Me: Okay, let's take it inside. [I rinse it in the sink and it does look nicely clean afterwards.]
Grandma: I'll get a rag so we can really clean it out and dry it.
Me: But it's fine!
Grandma: Now this is the way your Daddy did it.
Me: But Daddy is obsessive-compulsive about stuff like this. That's not the way it has to be done.
Grandma: Well, I'm obsessive too. This is how we're going to do it.
Me: Okay. [So I take the rag and dry it. Grandma notices a few bits remaining in the crevices but I finally convince her it's just fine for an outside light. We take it back to replace it and I realize a problem: I've only got two hands, and I have to use one to hold the fixture in place while I use the other to position the screws and screw them in with the screwdriver. Hmm. I need a third hand. Long story short, I figure it out and the fixture is back. Yea!]
Grandma: Thank you, Jenny. Now let me pay you. [I groan but accept, with apology for having been disrespectful about the cleaning. She just chuckles; I think she actually appreciated the challenge.]
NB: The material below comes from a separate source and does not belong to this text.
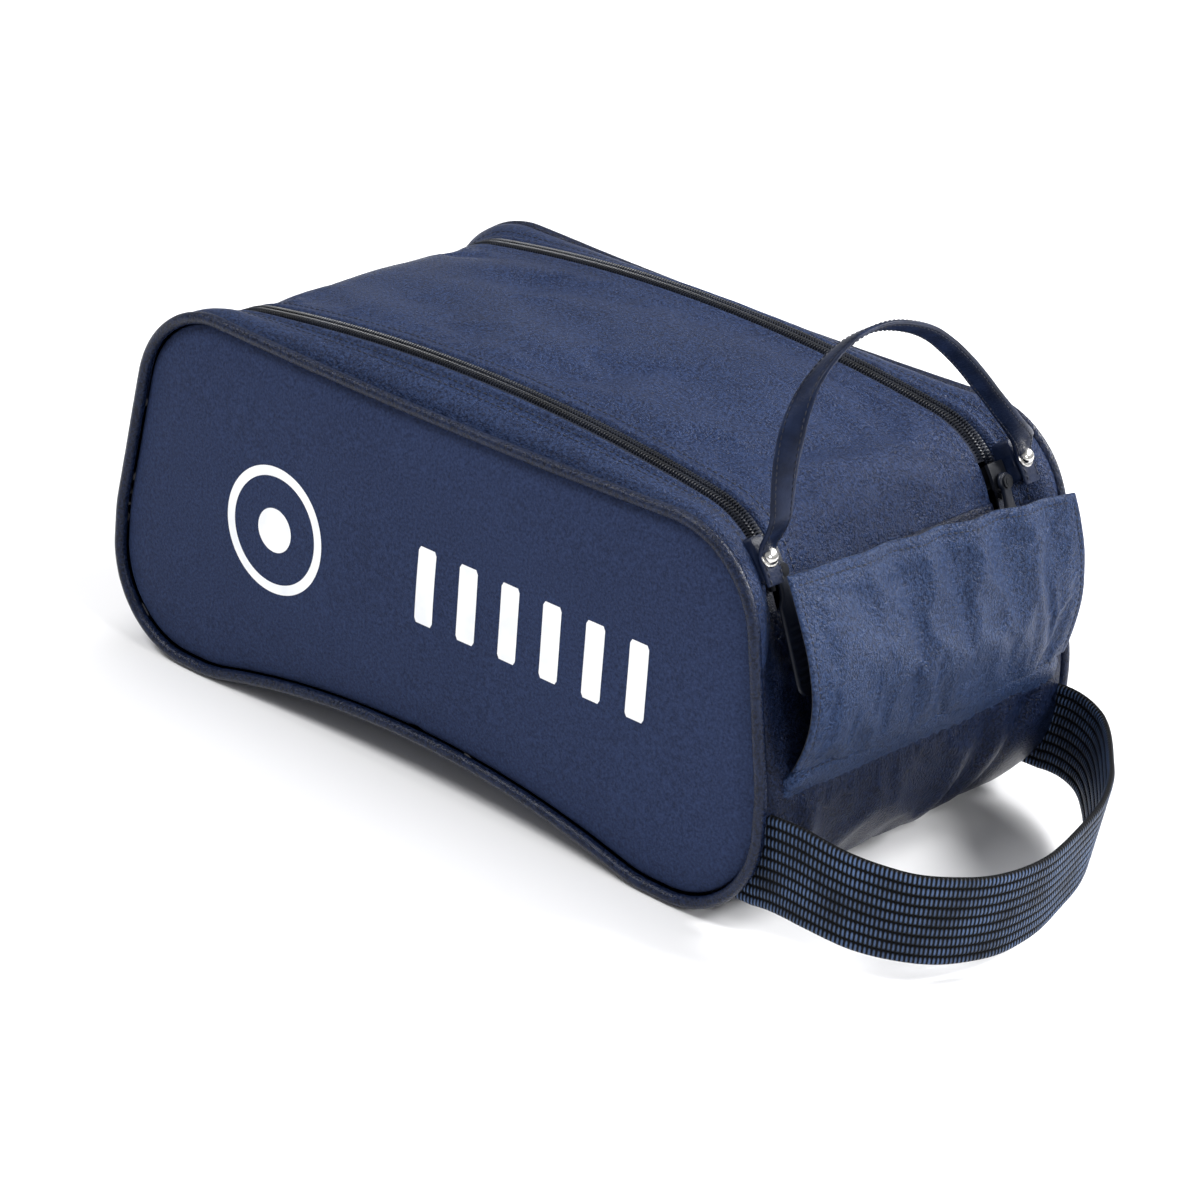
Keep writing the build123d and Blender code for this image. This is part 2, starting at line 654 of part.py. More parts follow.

A few other issues later--namely, discussion of her taxes, search for Jerry's phone number, watering the plants with 4 gallons of water, and fixing the folding doors between her kitchen and living room--I'm off. Later, she calls me:
Me: Hello?
Grandma: uh, hello.
Me: Hey.
Silence.
Me: Grandma?
Grandma: Oh, Jenny, hi.
Me: Hey. You okay?
Grandma: Well, yeah, except I'm sitting over here in the dark.
Me: What? Why are you in the dark?
Grandma: Well, that light out there is so dirty I can't see anything.
Me: Grandma, I told you I think it's fine! Now you seriously can't see?
Grandma: Oh, I'm just kidding. [She laughs.] Now did you get home without a broken leg?